Later on 17th April the Irish Independent confirmed the deal had taken place. Yet, again, the Irish newspaper coverage referred to a purchase by 1MDB and not Jho Low. It had brought a fat €60million (RM271million) profit to the Irish asset management agency Nama:
“As Derek Quinlan’s property empire staggered last week, it has emerged that Nama made a hefty €60m profit by flipping developer Quinlan’s Claridges Hotel loans to the Malaysian outfit OneMBD (sic). OneMBD’s battle for Claridges was first revealed by the Sunday Independent in February.[Irish Independent]
The UK’s Sunday Times newspaper also covered the story and likewise reported that the purchaser of the debt was 1MDB:
The coverage therefore leaves little doubt that Jho Low’s bankroller in this multi-million ringgit purchase of debt (at great profit to the Irish) was none other than 1MDB – and it was the real funder, Malaysia’s sovereign wealth fund, which gained the attention of the press rather than the private equity partner, Jho Low of Wynton Group/ JQ2!
Time to start telling the truth about Jho Low and 1MDB?
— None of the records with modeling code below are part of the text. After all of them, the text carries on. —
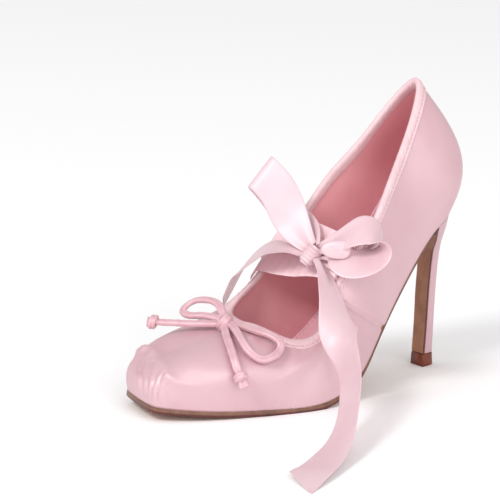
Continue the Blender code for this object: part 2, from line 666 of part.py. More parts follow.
def make_keeper():
    """Thread loop inside the outer topline: two feet on the wall and a bar over the ribbon's ends."""
    v = np.array(KEEPER_SPAN)
    inward = -last.normal(v, KEEPER_DEPTH, from_top=True)
    feet = last.wall(v, KEEPER_DEPTH, from_top=True) + inward * (WALL + GAP + KEEPER_RADIUS + 0.3)
    bar = feet.copy()
    bar[:, 0] = KEEPER_STAND
    bar[:, 2] += KEEPER_LIFT
    bend = feet + (bar - feet) * 0.6
    middle = bar.mean(axis=0)
    rows = [feet[0], bend[0], bar[0] * 0.85 + bar[1] * 0.15, middle, bar[0] * 0.15 + bar[1] * 0.85, bend[1], feet[1]]
    return make_cord("ribbon_keeper", rows, KEEPER_RADIUS, 14)


for old in list(bpy.data.objects):
    bpy.data.objects.remove(old, do_unlink=True)

shoe = bpy.data.collections.new("Stiletto pump")
bpy.context.scene.collection.children.link(shoe)

satin = material("Satin upper", (0.80, 0.56, 0.60), 0.42, 0.3)
binding_satin = material("Satin binding", (0.84, 0.62, 0.62), 0.45, 0.3)
heel_satin = material("Satin heel cover", (0.78, 0.54, 0.58), 0.42, 0.3)
ribbon_satin = material("Ribbon satin", (0.86, 0.64, 0.70), 0.38, 0.3)
cord_satin = material("Cord satin", (0.86, 0.55, 0.61), 0.42, 0.3)
leather = material("Tan sole leather", (0.32, 0.14, 0.075), 0.5)
rubber = material("Brown top piece", (0.20, 0.06, 0.03), 0.5)
sock_pink = material("Pale sock", (0.86, 0.56, 0.62), 0.55)

last = Last()
ring_set = heel_rings()
make_upper()
make_outsole(ring_set)
make_insole()
make_heel(ring_set)
make_top_piece()
make_binding()
make_band("ribbon_band_lower", BAND_LOWER)
make_band("ribbon_band_upper", BAND_UPPER)
make_keeper()
make_knot("ribbon_knot", RIBBON_KNOT, RIBBON_KNOT_SIZE, ribbon_satin, turn=20)
make_ribbon("ribbon_loop_medial", RIBBON_LOOP_MEDIAL, 28)
make_ribbon("ribbon_loop_lateral", RIBBON_LOOP_LATERAL, 28)
make_ribbon("ribbon_tail_long", RIBBON_TAIL_LONG, 34, clear_both=False)
make_ribbon("ribbon_tail_short", RIBBON_TAIL_SHORT, 22, clear_both=False)
make_knot("bow_knot", BOW_KNOT, BOW_KNOT_SIZE, cord_satin)
make_cord("bow_loop_medial", BOW_LOOP_MEDIAL, CORD_RADIUS, 20, BOW_KNOT, BOW_CLEAR, both=True)
make_cord("bow_loop_lateral", BOW_LOOP_LATERAL, CORD_RADIUS, 30, BOW_KNOT, BOW_CLEAR, both=True)
make_cord("bow_tail_medial", BOW_TAIL_MEDIAL, CORD_RADIUS, 9, BOW_KNOT, BOW_CLEAR)
make_cord("bow_tail_vamp", BOW_TAIL_VAMP, CORD_RADIUS, 15, BOW_KNOT, BOW_CLEAR)
make_end_knot("bow_tip_medial", BOW_TAIL_MEDIAL)
make_end_knot("bow_tip_vamp", BOW_TAIL_VAMP)
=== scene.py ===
import math

import bpy
import numpy as np
from mathutils import Matrix


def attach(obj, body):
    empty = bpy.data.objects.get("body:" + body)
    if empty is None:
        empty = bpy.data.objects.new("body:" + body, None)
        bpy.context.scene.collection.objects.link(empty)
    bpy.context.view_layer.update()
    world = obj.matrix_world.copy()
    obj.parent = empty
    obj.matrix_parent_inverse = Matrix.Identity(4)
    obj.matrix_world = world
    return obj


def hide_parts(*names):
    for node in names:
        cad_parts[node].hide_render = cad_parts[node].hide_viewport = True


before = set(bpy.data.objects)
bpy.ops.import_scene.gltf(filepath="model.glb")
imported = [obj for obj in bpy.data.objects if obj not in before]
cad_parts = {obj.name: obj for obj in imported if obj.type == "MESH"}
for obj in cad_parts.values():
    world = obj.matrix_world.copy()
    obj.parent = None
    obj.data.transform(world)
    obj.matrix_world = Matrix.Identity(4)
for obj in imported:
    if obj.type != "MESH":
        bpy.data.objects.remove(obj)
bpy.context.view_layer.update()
bpy.ops.object.select_all(action="DESELECT")
mm = 0.001
clothUnit = 100  # millimetres of cloth to one unit of uv, so that patterns can be given in real sizes
print("stage: frame loaded")

# Camera: three-quarter view on the outer side, from a little above the instep
cameraSetup = {"place": (1.40224, -1.05559, 0.48764), "around": 53.95, "down": 13.22, "roll": 0.275, "lens": 245.17,
               "sensor": 36, "far": 60}


def addCamera(setup):
    bpy.ops.object.camera_add(location=setup["place"])
    made = bpy.context.object
    made.name = "shoeCamera"
    turn = Matrix.Rotation(math.radians(setup["around"]), 4, "Z")
    tilt = Matrix.Rotation(math.radians(90 - setup["down"]), 4, "X")
    roll = Matrix.Rotation(math.radians(setup["roll"]), 4, "Z")
    made.matrix_world = Matrix.Translation(setup["place"]) @ turn @ tilt @ roll
    made.data.lens = setup["lens"]
    made.data.sensor_width = setup["sensor"]
    made.data.clip_end = setup["far"]
    bpy.context.scene.camera = made


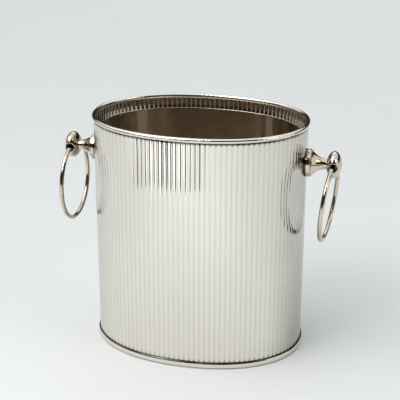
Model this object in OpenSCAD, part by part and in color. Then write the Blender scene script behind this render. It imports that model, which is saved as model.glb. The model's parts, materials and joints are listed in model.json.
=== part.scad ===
// Oval champagne bucket: a reeded double-walled body with a rolled rim and a
// half-round foot, and a loose ring handle on a turned post at each end.
// Units are millimetres. Z is up, the long axis is X, and the origin is the
// centre of the base.

/* [Body] */
// Overall height from the base to the top of the rim
body_height = 227.6; // [205:0.2:250]
// Length of the reeded wall along X, over the reed crests
body_length = 203.8; // [190:0.2:220]
// Width of the reeded wall along Y, over the reed crests
body_width = 148; // [140:0.2:160]
// Exponent of the oval: 2 is an ellipse and larger values are squarer
oval_exponent = 2.14; // [2:0.01:2.4]
// Number of reeds around the wall
reed_count = 116; // [96:4:132]
// Height of a reed from its valley to its crest
reed_depth = 0.2; // [0.15:0.05:0.6]
// Thickness of the reeded sheet
wall_sheet = 0.9; // [0.7:0.05:1]

/* [Rim] */
// Outer radius of the rolled rim tube
rim_radius = 2.2; // [2:0.05:2.6]
// Distance from the reed crests in to the centre of the rim tube
rim_inset = 0.55; // [0.4:0.05:0.8]
// Radius of the wire that the rim is rolled around
rim_wire_radius = 1.3; // [1:0.05:1.4]

/* [Foot] */
// Height of the foot moulding
foot_height = 6.1; // [5:0.1:9]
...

Given the constant string of denials from both Jho Low and 1MDB that the youthful playboy has any ties whatsoever to the sovereign wealth fund and its investments this matter requires immediate explanation.
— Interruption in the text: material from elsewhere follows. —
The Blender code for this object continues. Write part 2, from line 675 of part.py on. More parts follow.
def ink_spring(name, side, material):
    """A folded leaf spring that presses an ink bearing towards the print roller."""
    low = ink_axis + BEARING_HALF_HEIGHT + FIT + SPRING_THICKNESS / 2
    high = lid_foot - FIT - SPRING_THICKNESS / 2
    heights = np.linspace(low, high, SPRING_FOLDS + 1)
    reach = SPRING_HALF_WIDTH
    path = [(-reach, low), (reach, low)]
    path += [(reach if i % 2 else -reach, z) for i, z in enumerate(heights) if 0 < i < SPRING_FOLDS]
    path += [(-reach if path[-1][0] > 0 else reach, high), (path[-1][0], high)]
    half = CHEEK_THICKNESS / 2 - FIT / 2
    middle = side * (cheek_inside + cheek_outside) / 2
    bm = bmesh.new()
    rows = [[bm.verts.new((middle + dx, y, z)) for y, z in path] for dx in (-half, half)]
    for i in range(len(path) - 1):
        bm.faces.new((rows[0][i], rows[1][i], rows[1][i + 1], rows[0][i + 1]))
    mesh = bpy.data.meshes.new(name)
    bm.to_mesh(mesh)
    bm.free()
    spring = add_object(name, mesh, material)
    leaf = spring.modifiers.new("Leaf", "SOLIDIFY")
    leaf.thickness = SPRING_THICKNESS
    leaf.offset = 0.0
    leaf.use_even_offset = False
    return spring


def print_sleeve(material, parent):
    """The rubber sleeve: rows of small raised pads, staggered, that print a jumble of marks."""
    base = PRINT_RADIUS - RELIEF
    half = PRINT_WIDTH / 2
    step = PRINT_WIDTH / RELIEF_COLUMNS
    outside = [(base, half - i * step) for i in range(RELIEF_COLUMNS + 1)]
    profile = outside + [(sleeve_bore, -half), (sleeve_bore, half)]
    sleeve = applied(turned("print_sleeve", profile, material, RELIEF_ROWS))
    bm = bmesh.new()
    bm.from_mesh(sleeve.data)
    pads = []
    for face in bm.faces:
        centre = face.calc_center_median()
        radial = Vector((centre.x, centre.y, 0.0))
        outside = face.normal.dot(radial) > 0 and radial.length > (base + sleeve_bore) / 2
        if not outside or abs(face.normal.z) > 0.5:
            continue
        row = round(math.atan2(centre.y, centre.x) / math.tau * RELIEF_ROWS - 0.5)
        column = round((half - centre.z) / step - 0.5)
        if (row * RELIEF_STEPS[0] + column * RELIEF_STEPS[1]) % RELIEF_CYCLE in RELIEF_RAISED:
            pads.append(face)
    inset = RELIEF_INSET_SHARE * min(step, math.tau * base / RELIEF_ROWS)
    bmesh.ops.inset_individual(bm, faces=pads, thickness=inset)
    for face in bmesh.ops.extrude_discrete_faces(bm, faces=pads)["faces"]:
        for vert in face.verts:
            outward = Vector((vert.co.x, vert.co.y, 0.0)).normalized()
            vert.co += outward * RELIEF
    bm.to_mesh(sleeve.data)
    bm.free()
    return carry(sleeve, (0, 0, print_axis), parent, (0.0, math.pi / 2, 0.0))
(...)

Why is Malaysia’s sovereign wealth fund, which is supposed to be investing in development in Malaysia, evidently funding risky private equity ventures by Jho Low’s companies?
Does this all mean that Jho Low is in fact the lead investor for 1MDB and if so what is his profit margin?
Or is Jho Low in fact just a front for other investors who can’t be named?
Finally, does not Jho Low’s involvement with 1MDB and his known close friendship with the family of its Chairman, Najib Razak, provide the most convincing explanation up to date for his, so far undisclosed, sources of investment income and his extraordinary sudden wealth?
Surely, the Malaysian public have a right to know if its development funds are being handled and invested through the private equity transactions of this high-spending, night-club addict who is still in his 20s!